Irish public servants approaching retirement with incomplete service records should prioritise purchasing notional service years in their defined benefit pension schemes over making additional voluntary contributions, financial experts advise. This guidance proves particularly valuable for workers who entered public service later in their careers and face pension shortfalls at retirement age.
Defined benefit pension schemes, which remain standard for public service employees, offer guaranteed retirement income based on final salary and years of service. The value proposition of these schemes significantly exceeds typical private sector alternatives, making the purchase of notional years a compelling financial strategy. Public servants can typically acquire additional years of pensionable service by making lump sum payments or through salary deductions, effectively filling gaps in their service records.
The mathematics behind purchasing pension years demonstrates clear advantages. Each additional year of service in a defined benefit scheme directly increases the pension annuity calculation, providing guaranteed income for life. Unlike additional voluntary contributions, which depend on investment performance and market conditions, purchased service years deliver predetermined benefits regardless of economic fluctuations. This security becomes increasingly valuable as Ireland faces demographic challenges with an ageing population placing pressure on retirement systems.
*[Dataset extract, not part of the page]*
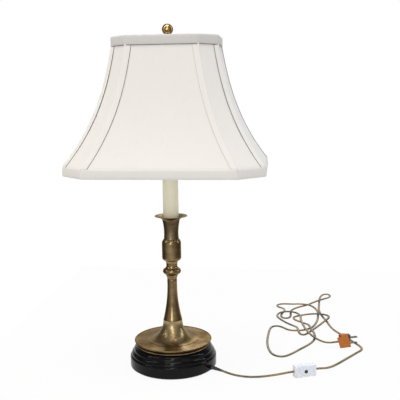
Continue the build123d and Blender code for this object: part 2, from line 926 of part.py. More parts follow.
def finial():
    z0 = finial_z
    top = z0 + finial_h
    centre = top - finial_ball_r
    neck = centre - sqrt(finial_ball_r**2 - finial_neck_r**2)
    bore = stud_r + stud_clear
    side_r = finial_ball_r * cos(radians(finial_arc_angle))
    side_z = centre + finial_ball_r * sin(radians(finial_arc_angle))
    edges = [
        Line((bore, z0), (finial_foot_r, z0)),
        Line((finial_foot_r, z0), (finial_foot_r, z0 + finial_foot_h)),
        ThreePointArc(
            (finial_foot_r, z0 + finial_foot_h),
            bulged((finial_foot_r, z0 + finial_foot_h), (finial_neck_r, neck), finial_neck_share),
            (finial_neck_r, neck),
        ),
        ThreePointArc((finial_neck_r, neck), (side_r, side_z), (0, top)),
        Line((0, top), (0, z0 + finial_bore_h)),
        Line((0, z0 + finial_bore_h), (bore, z0 + finial_bore_h)),
        Line((bore, z0 + finial_bore_h), (bore, z0)),
    ]
    return revolve(Plane.XZ * make_face(edges), Axis.Z)


# Inline switch: local X runs along the cord, local -Y is the face with the button
def switch_place():
    return Pos(switch_at[0], switch_at[1], 0) * Rot(0, 0, switch_angle)


def switch_shell():
    solid = Pos(0, 0, switch_w / 2) * Box(switch_l, switch_t, switch_w)
    solid = fillet(solid.edges(), switch_round)
    inner = (switch_l - 2 * switch_wall, switch_t - 2 * switch_wall, switch_w - 2 * switch_wall)
    return solid - Pos(0, 0, switch_w / 2) * Box(*inner)


def across(r, y0, y1, x, z):
    """Round bar along local Y."""
    return Pos(x, (y0 + y1) / 2, z) * Cylinder(r, y1 - y0, rotation=(90, 0, 0))


def switch_front():
    face = -switch_t / 2
    mid = switch_w / 2
    half = switch_shell() & block(-switch_l, switch_l, -switch_t, 0, -overrun, switch_w + overrun)
    ring_r = button_r + button_clear + button_ring_w
    half += across(ring_r, face - button_ring_h, face + switch_wall / 2, 0, mid)
    for side in (-1, 1):
        x = side * case_screw_x
        half += across(post_r, face + switch_wall / 2, 0, x, mid)
        half -= across(case_screw_r + case_screw_clear, face + switch_wall, overrun, x, mid)
    half -= across(button_r + button_clear, face - switch_t, face + switch_wall + overrun, 0, mid)
    return switch_place() * half


def switch_back():
    mid = switch_w / 2
    back = switch_t / 2
    half = switch_shell() & block(-switch_l, switch_l, 0, switch_t, -overrun, switch_w + overrun)
    for side in (-1, 1):
        x = side * case_screw_x
        half += across(post_r, 0, back - switch_wall / 2, x, mid)
        half -= across(case_screw_r + case_screw_clear, -overrun, back + overrun, x, mid)
        head_seat = back - case_screw_head_t
        half -= across(case_screw_head_r + case_screw_clear, head_seat, back + overrun, x, mid)
    return switch_place() * half


def switch_button():
    face = -switch_t / 2
    mid = switch_w / 2
    inside = face + switch_wall + button_clear
    button = across(button_r, face - button_out, inside, 0, mid)
    button += across(button_flange_r, inside, inside + button_flange_t, 0, mid)
    button += across(button_stem_r, inside + button_flange_t, -button_travel - button_clear, 0, mid)
    return switch_place() * button


def switch_screws():
    mid = switch_w / 2
    back = switch_t / 2
    solids = []
    tip = -back + switch_wall + overrun
    neck = back - case_screw_head_t
    for side in (-1, 1):
        screw = across(case_screw_r, tip, neck, side * case_screw_x, mid)
        screw += across(case_screw_head_r, neck, back, side * case_screw_x, mid)
        solids.append(switch_place() * screw)
    return solids


def switch_contacts():
    """Two brass leaves over the button's stem, one on each wire."""
    y0 = button_travel / 2
    y1 = switch_t / 2 - switch_wall
    mid = switch_w / 2
    solids = []
    for side in (-1, 1):
        z = mid + side * leaf_z
        leaf = block(-leaf_l / 2, leaf_l / 2, y0, y0 + leaf_t, z - leaf_w / 2, z + leaf_w / 2)
        leg = block(leaf_l / 2 - leaf_t, leaf_l / 2, y0, y1, z - leaf_w / 2, z + leaf_w / 2)
        solids.append(switch_place() * (leaf + leg))
    return solids


# Plug: local X runs from the cord to the blades
def plug_place():
    return Pos(plug_at[0], plug_at[1], 0) * Rot(0, 0, plug_angle)


def plug_body():
    outline = Polyline(
        (0, plug_nose_cut),
        (plug_nose, 0),
        (plug_l, 0),
        (plug_l, plug_w),
        (plug_nose, plug_w),
        (0, plug_w - plug_nose_cut),
        close=True,
    )
    solid = Plane.XZ * extrude(make_face(outline), plug_t / 2, both=True)
    solid = fillet(solid.edges().filter_by(Axis.Y, reverse=True), plug_round)
    for side, width in zip((-1, 1), (blade_w, blade_wide_w)):
        low = plug_w / 2 + side * blade_pitch / 2 - blade_t / 2
        slot = block(plug_l - blade_root_l, plug_l + overrun, -width / 2, width / 2, low, low + blade_t)
        solid -= slot
    return plug_place() * solid


def plug_blades():
    solids = []
    for side, width in zip((-1, 1), (blade_w, blade_wide_w)):
        z = plug_w / 2 + side * blade_pitch / 2
        tip = plug_l + blade_l
        half = width / 2
        outline = Polyline(
            (plug_l - blade_root_l, -half),
            (tip - blade_tip, -half),
            (tip, blade_tip - half),
            (tip, half - blade_tip),
            (tip - blade_tip, half),
            (plug_l - blade_root_l, half),
            close=True,
        )
        face = make_face(outline) - Pos(tip - blade_hole_back, 0, 0) * Circle(blade_hole_r)
        solids.append(plug_place() * Pos(0, 0, z - blade_t / 2) * extrude(face, blade_t))
    return solids


def plug_tag():
    """Card with pointed corners in front of the plug, folded over its top and down its back."""
    near = plug_t / 2 + tag_gap
    corner_points = [(ahead * plug_l, up * plug_w) for ahead, up in tag_leaf_shares]
    leaf = make_face(Polyline(*corner_points, close=True))
    front = Plane.XZ.offset(near) * extrude(leaf, tag_t)
    top = plug_w + tag_gap
    x0, x1 = (share * plug_l for share in tag_strap_shares)
    back = block(x0, x1, near, near + tag_t, plug_w * tag_back_low_share, top + tag_t)
    fold = block(x0, x1, -near, near, top, top + tag_t)
    return plug_place() * (front + back + fold)


# Cord: the route is a hand-chosen list of points on its centre line
def cord_inside():
    """From the bushing's outer face under the base and up through the pipe to the socket."""
    points = [(flange_x, 0, exit_h), (0, 0, exit_h), (0, 0, body_z)]
    return Rot(0, 0, exit_angle) * swept(points, pipe_z - exit_h, cord_d / 2)


def least_gap(path):
    """Smallest space between one place of a cord and any place further on than its own bend."""
    count = int(path.length / cord_d)
    places = [path @ (i / count) for i in range(count + 1)]
    gaps = [abs(p - q) for i, p in enumerate(places) for q in places[i + cord_own_steps :]]
    return min(gaps) - cord_d


def free_cord(name, points):
    """Tube along the route; prints its radii, its volume against section times length, and its least gap."""
    radii = bend_radii(points)
    path = FilletPolyline(*points, radius=radii)
    solid = bent_wire(points, cord_d / 2)
    section = Circle(cord_d / 2).area
    print(name, "radii", [round(r, 1) for r in radii])
    print(name, "volume", round(solid.volume), "section times length", round(section * path.length))
    print(name, "length", round(path.length), "least gap to itself", round(least_gap(path), 2))
    return solid


def cord_base_to_switch():
    return free_cord("cord_base_to_switch", cord_to_switch)


def cord_switch_to_plug():
    return free_cord("cord_switch_to_plug", cord_to_plug)


def write(name, solids):
    """One STEP file for a node; a list becomes one group of separate solids."""
    shape = Compound(children=list(solids)) if isinstance(solids, list) else solids
    shape.label = name
    export_step(shape, f"parts/{name}.step")


nodes = {
    "felt_pad": felt_pad,
    "turned_base": turned_base,
    "cord_bushing": cord_bushing,
    "ballast": ballast,
    "pipe_washer": pipe_washer,
    "pipe_nut": pipe_nut,
    "threaded_pipe": threaded_pipe,
    "foot_plate": foot_plate,
    "foot_dish": foot_dish,
    "trumpet": trumpet,
    "stem_cone": stem_cone,
    "knob": knob,
    "collar": collar,
    "drip_cup": drip_cup,
    "candle_sleeve": candle_sleeve,
    "sleeve_cap": sleeve_cap,
    "harp_saddle": harp_saddle,
    "harp": harp,
    "harp_ferrule_left": lambda: harp_ferrule(-1),
    "harp_ferrule_right": lambda: harp_ferrule(1),
    "harp_stud": harp_stud,
    "socket_cap": socket_cap,
    "socket_shell": socket_shell,
    "socket_liner": socket_liner,
    "socket_body": socket_body,
    "terminal_screws": terminal_screws,
    "screw_shell": screw_shell,
    "centre_contact": centre_contact,
    "bulb_base": bulb_base,
    "bulb_glass": bulb_glass,
    "shade_top_ring": lambda: wire_ring(0, shade_top_z - hem - ring_wire_r),
    "shade_bottom_ring": lambda: wire_ring(1, shade_bottom_z + hem + ring_wire_r),
    "shade_ribs": lambda: [rib(k) for k in range(8)],
    "shade_spider": shade_spider,
    "shade_lining": shade_lining,
    "rib_strips": rib_strips,
    "top_band": lambda: shade_band(0, bell_top_z, top_band_h),
    "bottom_band": lambda: shade_band(1, shade_bottom_z, bottom_band_h),
    "finial_washer": finial_washer,
    "finial": finial,
    "switch_front": switch_front,
    "switch_back": switch_back,
    "switch_button": switch_button,
    "switch_screws": switch_screws,
    "switch_contacts": switch_contacts,
    "plug_body": plug_body,
    "plug_blades": plug_blades,
    "plug_tag": plug_tag,
    "cord_inside": cord_inside,
    "cord_base_to_switch": cord_base_to_switch,
    "cord_switch_to_plug": cord_switch_to_plug,
}
panel_names = ("right_back", "back", "left_back", "left", "left_front", "front", "right_front", "right")
for k, side in enumerate(panel_names):
    nodes[f"shade_panel_{side}"] = lambda k=k: shade_panel(k)

os.makedirs("parts", exist_ok=True)
for name, make in nodes.items():
    write(name, make())
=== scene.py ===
# Candle lamp with shade: fabric, metal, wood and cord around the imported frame, in metres.
import json
import math

import bpy
from mathutils import Matrix, Vector


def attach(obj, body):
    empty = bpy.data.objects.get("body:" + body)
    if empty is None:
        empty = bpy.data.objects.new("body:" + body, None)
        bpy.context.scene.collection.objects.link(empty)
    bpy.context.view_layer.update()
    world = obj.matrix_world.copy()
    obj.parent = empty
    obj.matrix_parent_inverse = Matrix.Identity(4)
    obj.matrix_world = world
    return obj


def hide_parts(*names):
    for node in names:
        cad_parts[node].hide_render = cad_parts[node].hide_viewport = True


MM = 0.001
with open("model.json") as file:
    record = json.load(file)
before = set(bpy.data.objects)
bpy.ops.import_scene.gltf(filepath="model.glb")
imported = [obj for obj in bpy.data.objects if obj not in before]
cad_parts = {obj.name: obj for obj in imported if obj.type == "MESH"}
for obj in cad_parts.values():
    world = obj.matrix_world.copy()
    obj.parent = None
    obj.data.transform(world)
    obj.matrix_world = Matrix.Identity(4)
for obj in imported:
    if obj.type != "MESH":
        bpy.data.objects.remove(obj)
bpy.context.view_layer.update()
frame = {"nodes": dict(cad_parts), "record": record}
scene = bpy.context.scene
scene.view_settings.view_transform = "Standard"


# Camera: measured from the photograph
CAMERA_TURN, CAMERA_PITCH, CAMERA_ROLL = (math.radians(v) for v in (6.4, 8.71, -0.7))
CAMERA_PLACE = Vector((0.2147, -1.3810, 0.5597))
CAMERA_LENS = 62.8
CAMERA_SENSOR = 36.0


def place_camera():
    """A long view from the front, turned a little to the lamp's right and down."""
    turn, pitch, roll = CAMERA_TURN, CAMERA_PITCH, CAMERA_ROLL
    right = Vector((math.cos(turn), math.sin(turn), 0))
    level = Vector((-math.sin(turn), math.cos(turn), 0))
    ahead = level * math.cos(pitch) - Vector((0, 0, 1)) * math.sin(pitch)
    up = right.cross(ahead)
    rolled_right = right * math.cos(roll) + up * math.sin(roll)
    rolled_up = up * math.cos(roll) - right * math.sin(roll)
    camera = bpy.data.objects.new("camera", bpy.data.cameras.new("camera"))
    scene.collection.objects.link(camera)
    turned = Matrix((rolled_right, rolled_up, -ahead)).transposed().to_4x4()
    camera.matrix_world = Matrix.Translation(CAMERA_PLACE) @ turned
    camera.data.sensor_width = CAMERA_SENSOR
    camera.data.lens = CAMERA_LENS
    scene.camera = camera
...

For a public servant planning to retire at age 67 without complete service years, the calculation involves comparing the cost of purchasing years against projected retirement income increases. The Department of Public Expenditure provides frameworks for calculating these costs, which vary based on age, salary level and proximity to retirement. Generally, purchasing years becomes more expensive as retirement approaches, making early action financially prudent.
Additional voluntary contributions represent an alternative approach for supplementing retirement income. AVCs function as separate defined contribution arrangements where employees make extra payments invested in various funds. However, these contributions carry investment risk, depend on market performance, and convert to income through annuity purchase or drawdown arrangements at retirement. The guaranteed nature of defined benefit pension increases typically outweighs the flexibility offered by AVC arrangements for public servants.
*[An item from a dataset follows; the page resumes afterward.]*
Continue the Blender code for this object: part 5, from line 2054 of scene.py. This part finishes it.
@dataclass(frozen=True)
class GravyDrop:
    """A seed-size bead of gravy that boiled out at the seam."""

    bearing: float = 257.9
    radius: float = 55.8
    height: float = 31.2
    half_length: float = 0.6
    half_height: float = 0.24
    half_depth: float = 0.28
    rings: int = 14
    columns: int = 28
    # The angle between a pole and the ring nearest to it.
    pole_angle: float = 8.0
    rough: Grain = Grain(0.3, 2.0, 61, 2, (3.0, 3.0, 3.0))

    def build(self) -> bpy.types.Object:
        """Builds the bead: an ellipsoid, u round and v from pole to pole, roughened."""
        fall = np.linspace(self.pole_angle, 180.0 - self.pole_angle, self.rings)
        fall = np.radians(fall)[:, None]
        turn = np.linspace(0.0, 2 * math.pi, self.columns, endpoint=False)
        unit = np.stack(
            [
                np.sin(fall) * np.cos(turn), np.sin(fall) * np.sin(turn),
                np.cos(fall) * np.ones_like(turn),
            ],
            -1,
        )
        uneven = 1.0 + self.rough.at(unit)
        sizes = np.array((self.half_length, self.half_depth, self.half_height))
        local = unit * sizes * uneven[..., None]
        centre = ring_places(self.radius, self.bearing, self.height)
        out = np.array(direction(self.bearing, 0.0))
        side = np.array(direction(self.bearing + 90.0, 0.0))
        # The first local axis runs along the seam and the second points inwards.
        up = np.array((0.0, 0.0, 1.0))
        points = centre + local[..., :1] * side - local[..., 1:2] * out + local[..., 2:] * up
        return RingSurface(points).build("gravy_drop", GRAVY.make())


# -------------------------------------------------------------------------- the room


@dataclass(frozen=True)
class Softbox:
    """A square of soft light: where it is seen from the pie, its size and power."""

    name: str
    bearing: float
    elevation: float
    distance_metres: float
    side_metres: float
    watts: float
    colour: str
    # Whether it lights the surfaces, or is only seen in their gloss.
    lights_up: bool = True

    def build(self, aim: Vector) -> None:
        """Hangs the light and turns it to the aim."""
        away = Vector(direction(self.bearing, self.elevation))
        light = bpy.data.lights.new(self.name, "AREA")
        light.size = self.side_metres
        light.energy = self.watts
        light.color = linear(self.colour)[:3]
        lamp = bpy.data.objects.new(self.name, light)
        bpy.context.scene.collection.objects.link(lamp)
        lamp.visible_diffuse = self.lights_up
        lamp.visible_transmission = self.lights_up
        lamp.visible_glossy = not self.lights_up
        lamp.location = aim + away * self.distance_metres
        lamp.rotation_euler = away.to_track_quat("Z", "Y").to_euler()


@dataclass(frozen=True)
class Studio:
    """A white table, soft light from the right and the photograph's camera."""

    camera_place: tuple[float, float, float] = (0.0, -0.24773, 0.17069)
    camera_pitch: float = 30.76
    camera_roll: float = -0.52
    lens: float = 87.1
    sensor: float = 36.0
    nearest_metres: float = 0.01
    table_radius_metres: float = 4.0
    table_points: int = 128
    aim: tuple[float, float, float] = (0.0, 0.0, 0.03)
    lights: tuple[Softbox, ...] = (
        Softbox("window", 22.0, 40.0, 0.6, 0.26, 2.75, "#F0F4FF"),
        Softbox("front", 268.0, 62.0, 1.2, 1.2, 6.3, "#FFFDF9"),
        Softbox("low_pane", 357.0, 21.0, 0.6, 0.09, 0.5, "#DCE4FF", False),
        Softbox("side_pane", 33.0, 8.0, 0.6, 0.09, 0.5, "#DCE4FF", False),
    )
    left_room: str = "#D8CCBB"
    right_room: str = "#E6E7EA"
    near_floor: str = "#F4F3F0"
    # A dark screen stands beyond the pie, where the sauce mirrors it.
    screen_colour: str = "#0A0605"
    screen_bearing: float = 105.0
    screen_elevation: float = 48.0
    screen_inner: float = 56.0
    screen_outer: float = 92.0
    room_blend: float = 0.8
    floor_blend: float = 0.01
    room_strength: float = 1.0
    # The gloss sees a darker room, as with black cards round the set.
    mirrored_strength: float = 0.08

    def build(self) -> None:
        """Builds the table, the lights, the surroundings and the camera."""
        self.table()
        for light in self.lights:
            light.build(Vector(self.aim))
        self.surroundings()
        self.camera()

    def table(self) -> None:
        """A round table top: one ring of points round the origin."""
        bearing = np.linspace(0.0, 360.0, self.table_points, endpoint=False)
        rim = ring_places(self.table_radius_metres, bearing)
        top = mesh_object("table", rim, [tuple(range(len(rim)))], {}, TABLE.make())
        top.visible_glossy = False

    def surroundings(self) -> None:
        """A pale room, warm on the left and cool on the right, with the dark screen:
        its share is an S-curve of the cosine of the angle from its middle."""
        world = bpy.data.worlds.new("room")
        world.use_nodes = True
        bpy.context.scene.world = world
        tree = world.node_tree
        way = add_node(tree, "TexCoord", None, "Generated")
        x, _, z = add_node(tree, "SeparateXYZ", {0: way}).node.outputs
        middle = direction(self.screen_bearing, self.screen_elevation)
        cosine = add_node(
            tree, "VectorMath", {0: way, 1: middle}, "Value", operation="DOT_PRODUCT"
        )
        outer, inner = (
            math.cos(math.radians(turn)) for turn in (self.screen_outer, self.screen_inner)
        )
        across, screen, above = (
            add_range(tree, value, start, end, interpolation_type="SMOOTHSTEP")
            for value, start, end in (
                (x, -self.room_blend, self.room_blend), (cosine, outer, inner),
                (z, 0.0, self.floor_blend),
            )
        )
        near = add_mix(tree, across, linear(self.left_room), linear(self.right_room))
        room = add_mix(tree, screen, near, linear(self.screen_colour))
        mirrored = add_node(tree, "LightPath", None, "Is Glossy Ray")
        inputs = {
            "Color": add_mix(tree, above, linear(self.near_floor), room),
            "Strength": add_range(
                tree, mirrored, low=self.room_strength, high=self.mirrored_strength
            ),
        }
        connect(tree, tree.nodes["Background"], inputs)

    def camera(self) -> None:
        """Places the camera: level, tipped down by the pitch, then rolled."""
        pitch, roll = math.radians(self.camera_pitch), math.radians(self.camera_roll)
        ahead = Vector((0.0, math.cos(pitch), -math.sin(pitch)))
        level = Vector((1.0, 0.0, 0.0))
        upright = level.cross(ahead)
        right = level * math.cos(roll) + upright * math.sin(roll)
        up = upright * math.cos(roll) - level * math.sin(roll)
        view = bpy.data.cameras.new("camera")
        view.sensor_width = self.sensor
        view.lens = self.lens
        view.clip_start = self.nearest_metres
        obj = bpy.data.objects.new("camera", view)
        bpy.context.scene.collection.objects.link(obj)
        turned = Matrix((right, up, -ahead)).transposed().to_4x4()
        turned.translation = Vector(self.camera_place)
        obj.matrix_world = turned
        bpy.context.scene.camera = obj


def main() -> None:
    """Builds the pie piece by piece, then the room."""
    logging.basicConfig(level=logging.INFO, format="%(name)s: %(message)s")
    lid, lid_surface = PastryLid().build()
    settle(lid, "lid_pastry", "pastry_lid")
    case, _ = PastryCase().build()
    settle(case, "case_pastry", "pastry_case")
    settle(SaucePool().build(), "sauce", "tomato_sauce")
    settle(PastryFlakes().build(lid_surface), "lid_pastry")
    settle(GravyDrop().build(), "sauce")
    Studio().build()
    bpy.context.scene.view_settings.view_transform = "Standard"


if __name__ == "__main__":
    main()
Irish pension regulations governing public service schemes provide specific entitlements based on service duration. Full pension benefits generally require forty years of service, with proportional reductions for shorter service periods. The Single Public Service Pension Scheme, introduced for public servants joining after January 2013, operates under different rules including retirement age linked to State pension age and career average salary calculations rather than final salary.
Financial advisors recommend public servants obtain detailed calculations from their pension administrators showing the precise cost of purchasing years against projected benefit increases. These calculations should factor in taxation relief available on purchases, which effectively reduces the net cost. The relief operates through the same mechanisms as standard pension contribution relief, subject to age-related percentage limits of earnings.
The decision timeline proves crucial for maximising value. Many public service schemes impose restrictions on when notional service can be purchased, often requiring applications within specific timeframes or before reaching certain service milestones. Delaying the purchase typically increases costs due to shorter investment horizons and higher actuarial calculations reflecting reduced time until benefit commencement.
Market conditions affecting AVC returns reinforce the case for prioritising defined benefit enhancements. Irish equity and bond markets have experienced significant volatility in recent years, with pension fund returns varying substantially. The guaranteed nature of defined benefit pension increases eliminates this uncertainty, providing predictable retirement planning foundations. For public servants without complete service records, securing maximum guaranteed income through year purchases addresses fundamental retirement security before considering supplementary AVC investments.
The broader Irish pension landscape shows continuing challenges with retirement adequacy. Analysis by the Pensions Authority indicates many workers face insufficient pension provision despite various savings vehicles. Public servants with access to defined benefit schemes possess valuable retirement assets that warrant protection and maximisation through strategic purchasing decisions rather than potentially diluting resources through parallel AVC arrangements.